Uma outra mensagem de Wall-E é exclamada pelo capitão da nave: “Não quero sobreviver, quero viver!”. É um bom recado - dependendo de onde vem. Se vem de americanos, é perigoso, e pode querer dizer: “Não ligo se estou consumindo demais e acabando com a Terra. Viver é jogar comida fora, dirigir pick-ups, e comprar de montão. Se isso acabar com o planeta, paciência. Viver é mais importante que sobreviver”. Se vem de países pobres, pode ser revolucionário, como: “Não quero fazer tudo que me mandam e ganhar uma miséria pra sobreviver. Quero viver, trabalhar menos, aproveitar a vida”. Espero que a gente capte mais esta mensagem do que eles, portanto.

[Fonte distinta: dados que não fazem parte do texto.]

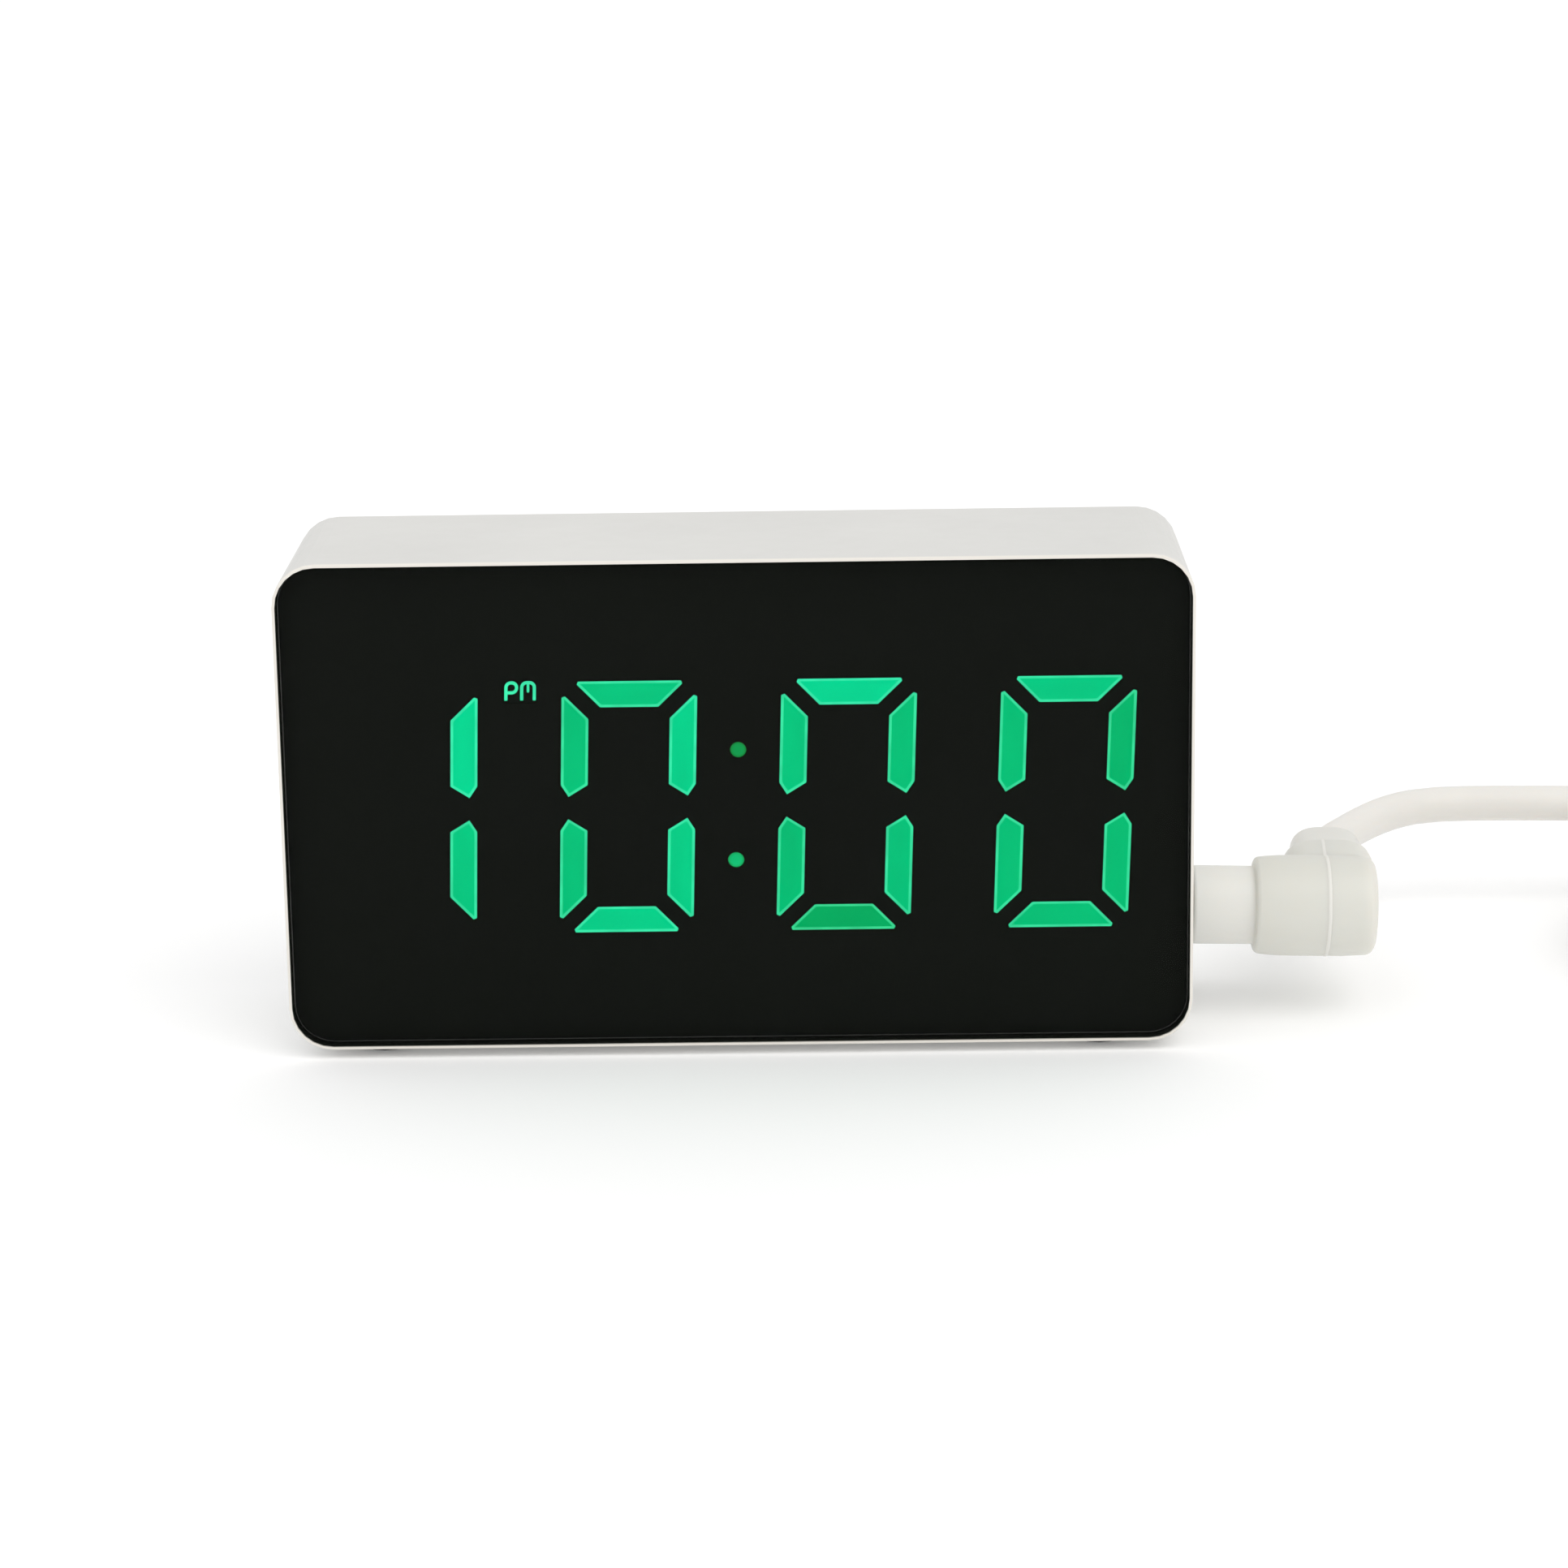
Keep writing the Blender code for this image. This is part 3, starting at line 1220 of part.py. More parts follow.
def make_plug():
    """Right-angle plug: a metal sleeve in a moulded neck, barrel and leg."""
    sleeve_back = NECK_X + PLUG_SOCKET - GAP
    tip_x = SIDE_X - PLUG_SLEEVE_LENGTH
    length = sleeve_back - tip_x
    edge = 0.3 * MM
    profile = [
        (PLUG_SLEEVE_BORE, length),
        (PLUG_SLEEVE_RADIUS, length),
        (PLUG_SLEEVE_RADIUS, edge),
        (PLUG_SLEEVE_RADIUS - edge, 0.0),
        (PLUG_SLEEVE_BORE, 0.0),
    ]
    start = (tip_x, JACK_Y, JACK_Z)
    part(turned("plug_sleeve", profile, start, (1, 0, 0), 20, closed=True), "nickel")

    rounding, neck_edge = BARREL_ROUNDING, 0.3 * MM
    total = NECK_LENGTH + BARREL_LENGTH
    core = BARREL_RADIUS - rounding
    shoulder_at, crown_at = NECK_LENGTH + rounding, total - BARREL_DOME - rounding
    shoulder = [
        (core + rounding * math.sin(turn), shoulder_at - rounding * math.cos(turn))
        for turn in (math.radians(90), math.radians(45), 0.0)
    ]
    crown = [
        (core + rounding * math.cos(turn), crown_at + rounding * math.sin(turn))
        for turn in (math.radians(90), math.radians(60), math.radians(30), 0.0)
    ]
    profile = [
        (0.0, total),
        (BARREL_RADIUS * 0.5, total - BARREL_DOME * 0.25),
        *crown,
        *shoulder,
        (NECK_RADIUS, NECK_LENGTH),
        (NECK_RADIUS, neck_edge),
        (NECK_RADIUS - neck_edge, 0.0),
        (0.0, 0.0),
    ]
    plug = turned("power_plug", profile, (NECK_X, JACK_Y, JACK_Z), (1, 0, 0), 28)
    way = Vector((math.sin(LEG_LEAN), math.cos(LEG_LEAN), 0.0))
    leg_start = Vector((LEG_X, JACK_Y, JACK_Z))
    leg_profile = [
        (0.0, LEG_LENGTH),
        (LEG_END_RADIUS - rounding, LEG_LENGTH),
        (LEG_END_RADIUS - rounding * 0.3, LEG_LENGTH - rounding * 0.3),
        (LEG_END_RADIUS, LEG_LENGTH - rounding),
        (LEG_RADIUS, LEG_SWELL),
        (LEG_INSET, 0.0),
        (0.0, 0.0),
    ]
    add(plug, turned("add_leg", leg_profile, leg_start, way, 24))
    socket_mouth = (NECK_X - 1 * MM, JACK_Y, JACK_Z)
    socket_floor = (NECK_X + PLUG_SOCKET, JACK_Y, JACK_Z)
    cut(plug, rod("cut_plug_socket", socket_mouth, socket_floor, PLUG_SLEEVE_RADIUS + GAP, 20))
    part(plug, "plug_white")

    relief_profile = [
        (0.0, RELIEF_LENGTH),
        (CORD_RADIUS + 0.35 * MM, RELIEF_LENGTH),
        (RELIEF_RADIUS, 0.4 * RELIEF_LENGTH),
        (RELIEF_RADIUS, 0.0),
        (0.0, 0.0),
    ]
    relief_start = leg_start + way * (LEG_LENGTH + GAP)
    part(turned("strain_relief", relief_profile, relief_start, way, 16), "plug_white")


def smooth_line(route, spacing):
    """Points about spacing apart on a smooth curve through the route's points."""
    points = [Vector(place) for place in route]
    padded = [2 * points[0] - points[1], *points, 2 * points[-1] - points[-2]]
    line = [points[0]]
    for index in range(1, len(padded) - 2):
        before, here, there, after = padded[index - 1 : index + 3]
        count = max(1, round((there - here).length / spacing))
        for step in range(1, count + 1):
            t = step / count
            line.append(
                0.5
                * (
                    2 * here
                    + (there - before) * t
                    + (2 * before - 5 * here + 4 * there - after) * t**2
                    + (3 * here - before - 3 * there + after) * t**3
                )
            )
    return line


def cord_tube(name, route):
    curve = bpy.data.curves.new(name, "CURVE")
    curve.dimensions = "3D"
    curve.bevel_depth = CORD_RADIUS
    curve.bevel_resolution = 2
    curve.use_fill_caps = True
    line = smooth_line(route, 5 * CORD_RADIUS)
    spline = curve.splines.new("POLY")
    spline.points.add(len(line) - 1)
    for point, place in zip(spline.points, line):
        point.co = (*place, 1.0)
    part(link_object(name, curve), "cord_white")


def make_coil():
    edge = 1.0 * MM
    top, base = COIL_BASE + COIL_HEIGHT, COIL_BASE
    profile = [
        (COIL_INNER + edge, top),
        (COIL_OUTER - edge, top),
        (COIL_OUTER, top - edge),
        (COIL_OUTER, base + edge),
        (COIL_OUTER - edge, base),
        (COIL_INNER + edge, base),
        (COIL_INNER, base + edge),
        (COIL_INNER, top - edge),
    ]
    place = (COIL_X, COIL_Y, 0.0)
    part(turned("cord_coil", profile, place, (0, 0, 1), 40, closed=True), "cord_white")


def make_tie():
    """Strap around the coil's turns, at the coil's front."""
    middle = (COIL_Y - COIL_RADIUS, COIL_BASE + COIL_HEIGHT / 2)
    width = COIL_OUTER - COIL_INNER + 2 * GAP
    height = COIL_HEIGHT + 2 * GAP
    inner = rounded_rectangle(width, height, 0.6 * MM, middle, 3)
    thick = 2 * TIE_THICKNESS
    outer = rounded_rectangle(width + thick, height + thick, 1.2 * MM, middle, 3)
    start, end = COIL_X - TIE_WIDTH / 2, COIL_X + TIE_WIDTH / 2
    part(extruded("cable_tie", [outer, inner], start, end, "X"), "tie_black")


def make_usb_plug():
    middle_z = USB_HEIGHT / 2
    body_end = USB_REAR_Y - USB_NECK - USB_LENGTH
    body_start = USB_REAR_Y - USB_NECK
    outline = rounded_rectangle(USB_WIDTH, USB_HEIGHT, 1.6 * MM, (USB_X, middle_z), 4)
    body = extruded("usb_plug_body", [outline], body_start, body_end)
    round_edges(body, 0.6 * MM, 2)
    neck_profile = [
        (0.0, USB_NECK),
        (CORD_RADIUS + 0.5 * MM, USB_NECK),
        (CORD_RADIUS + 1.4 * MM, 0.0),
        (CORD_RADIUS + 1.4 * MM, -1.0 * MM),
        (0.0, -1.0 * MM),
    ]
    add(body, turned("add_usb_neck", neck_profile, (USB_X, body_start, middle_z), (0, 1, 0), 16))
    part(body, "plug_white")

    wall = USB_SHELL_WALL
    outer = rounded_rectangle(
        USB_SHELL_WIDTH, USB_SHELL_HEIGHT, 0.6 * MM, (USB_X, middle_z), 3
    )
    inner = rounded_rectangle(
        USB_SHELL_WIDTH - 2 * wall, USB_SHELL_HEIGHT - 2 * wall, 0.3 * MM, (USB_X, middle_z), 2
    )
    shell_start = body_end - GAP
    shell_end = shell_start - USB_SHELL_LENGTH
    part(extruded("usb_plug_shell", [outer, inner], shell_start, shell_end), "nickel")
    half = USB_SHELL_WIDTH / 2 - wall - GAP
    top = middle_z + USB_SHELL_HEIGHT / 2 - wall - GAP
    low = (USB_X - half, shell_end + 0.5 * MM, top - USB_TONGUE_HEIGHT)
    high = (USB_X + half, shell_start, top)
    part(box("usb_tongue", low, high), "cord_white")


def build():
    make_lens()
    make_housing()
    make_feet()
    make_mask()
    make_guides()
    make_display_board()
    make_rear_cover()
    make_door()
    make_case_screws()
    make_cells()
    make_contacts()
    make_main_board()
    make_board_screws()
    make_chip()
    make_crystal()
    make_buzzer()
    make_buttons()
    make_ribbon()
    make_jack()
    make_plug()
    cord_tube("cord_lead", LEAD_ROUTE)
    make_coil()
    cord_tube("cord_tail", TAIL_ROUTE)
    make_tie()
    make_usb_plug()


build()
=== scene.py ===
"""Looks of a small LED mirror alarm clock and its power lead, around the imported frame."""

import math
from fnmatch import filter as matching

import bmesh
import bpy
from mathutils import Matrix, Vector


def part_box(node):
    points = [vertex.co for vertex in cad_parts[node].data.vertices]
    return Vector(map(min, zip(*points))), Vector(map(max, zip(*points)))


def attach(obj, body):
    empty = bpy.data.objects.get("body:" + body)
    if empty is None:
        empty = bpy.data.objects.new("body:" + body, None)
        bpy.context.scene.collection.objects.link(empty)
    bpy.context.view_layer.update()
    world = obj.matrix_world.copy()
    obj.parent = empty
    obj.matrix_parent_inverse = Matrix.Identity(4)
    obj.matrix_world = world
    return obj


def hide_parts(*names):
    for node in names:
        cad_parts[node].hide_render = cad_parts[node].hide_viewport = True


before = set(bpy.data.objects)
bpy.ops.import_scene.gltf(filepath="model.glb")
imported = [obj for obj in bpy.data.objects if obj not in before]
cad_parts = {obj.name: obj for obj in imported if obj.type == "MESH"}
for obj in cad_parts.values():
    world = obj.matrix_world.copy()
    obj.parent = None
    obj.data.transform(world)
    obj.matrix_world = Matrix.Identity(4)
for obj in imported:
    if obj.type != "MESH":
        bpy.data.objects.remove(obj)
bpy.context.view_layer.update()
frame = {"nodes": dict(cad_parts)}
NODES = frame["nodes"]
MM = 0.001
scene = bpy.context.scene

# ---- sizes, as the part has them

LENS_LOW, LENS_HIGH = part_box("front_lens")
FRONT_Y = LENS_LOW.y
MIDDLE_Z = (LENS_LOW.z + LENS_HIGH.z) / 2
PANEL_RADIUS = 4.0 * MM

DIGIT_WIDTH = 13.75 * MM
DIGIT_HEIGHT = 26.5 * MM
DIGIT_PITCH = 22.25 * MM
DIGIT_SLANT = math.radians(2.0)
DISPLAY_Z = MIDDLE_Z - 0.45 * MM
SEGMENT_THICKNESS = 2.75 * MM
SEGMENT_SPLIT = 1.65 * MM
SEGMENT_BLUNT = 0.5 * MM
WAIST_TIP = 1.15 * MM
WAIST_TIP_INSET = 0.8 * MM
WAIST_SHOULDER = 2.38 * MM
PRINT_GAP = 0.04 * MM
PRINT_THICKNESS = 0.1 * MM
WEB_THICKNESS = 0.8 * MM
STENCIL_FRONT = LENS_HIGH.y + PRINT_GAP
STENCIL_BACK = STENCIL_FRONT + PRINT_THICKNESS
GUIDE_FRONT = STENCIL_BACK + PRINT_GAP
WEB_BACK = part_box("hour_tens_guide")[1].y
WEB_FRONT = WEB_BACK - WEB_THICKNESS
COLON_RADIUS = 0.82 * MM
COLON_SPACING = 11.6 * MM
COLON_LIFT = 0.12 * MM

# The lead: its exit, its way to the coil, the coil and the way to its USB plug
CORD_DIAMETER = 4.0 * MM
LEAD_EXIT = (0.0632, 0.0204, 0.0115)
LEAD_ROUTE = [
    LEAD_EXIT,
    (0.0636, 0.0228, 0.0115),
    (0.0650, 0.0257, 0.0115),
    (0.0674, 0.0299, 0.0115),
    (0.0699, 0.0338, 0.0115),
    (0.0725, 0.0370, 0.0115),
    (0.0754, 0.0393, 0.0115),
    (0.0783, 0.0403, 0.0115),
    (0.0813, 0.0406, 0.0115),
    (0.0870, 0.0405, 0.0115),
    (0.0936, 0.0403, 0.01145),
    (0.1000, 0.0403, 0.0113),
    (0.1048, 0.0404, 0.0111),
]
TAIL_ROUTE = [
    (0.1352, 0.0405, 0.0069),
    (0.1413, 0.0395, 0.0064),
    (0.1468, 0.0366, 0.0057),
    (0.1512, 0.0321, 0.0049),
    (0.1541, 0.0266, 0.0042),
    (0.1549, 0.0232, 0.0040),
    (0.1550, 0.0204, 0.0040),
]
COIL_LOW, COIL_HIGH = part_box("cord_coil")
COIL_X = (COIL_LOW.x + COIL_HIGH.x) / 2
COIL_Y = (COIL_LOW.y + COIL_HIGH.y) / 2
OUTER_TURN = (COIL_HIGH.x - COIL_LOW.x) / 2 - CORD_DIAMETER / 2
INNER_TURN = OUTER_TURN - CORD_DIAMETER
LAYERS = [COIL_LOW.z + CORD_DIAMETER * (layer + 0.5) for layer in range(3)]
COIL_STEPS = 48
LEAD_SPACING, JOIN_SPACING, TAIL_SPACING = 2.2 * MM, 3 * MM, 2.4 * MM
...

O ponto realmente negativo do filme é que ele faz coro à gordofobia, reforçando preconceitos contra gordos. Mostra pessoas obesas que não se mexem mais, não conseguem nem andar de tão gordas, e que não fazem nada além de comprar, comer (comida líquida!), falar por celular e olhar pra uma tela. Como é uma trama infantil, Wall-E não entra em detalhes sobre como se dá a reprodução dos novos americanos cidadãos, mas não deve ser atráves de sexo. Ou seja, os gordos são pintados como preguiçosos e inúteis. Convenhamos que, num mundo que odeia gordos, onde crianças gordas são maltratadas na escola, e onde esse preconceito já está mais do que difundido, esta não é uma mensagem necessária. Entendo perfeitamente a defesa do “largue a TV e o celular e vem ver a vida lá fora”, mas é uma pena que venha junto a toda uma linha de pensamento discriminatória. Ah sim, também não entendo por que o capitão insiste em voltar prum planeta devastado como a Terra. E que ainda por cima tem barata.
Logo, nem tudo é poesia no filme. Vejo montes de críticos mencionando como a primeira parte é poética. Alguém me diga qual a poesia numa barata voadora passeando pelo seu corpo. E fico meio assim quando vejo tanta gente chamando Wall-E de obra-prima. Deixa eu explicar uma coisa: nenhum filme com barata pode ser uma obra-prima.As fotos de divulgação do filme escondem as baratas......e os americanos (essas são as únicas fotos que encontrei das respectivas espécies).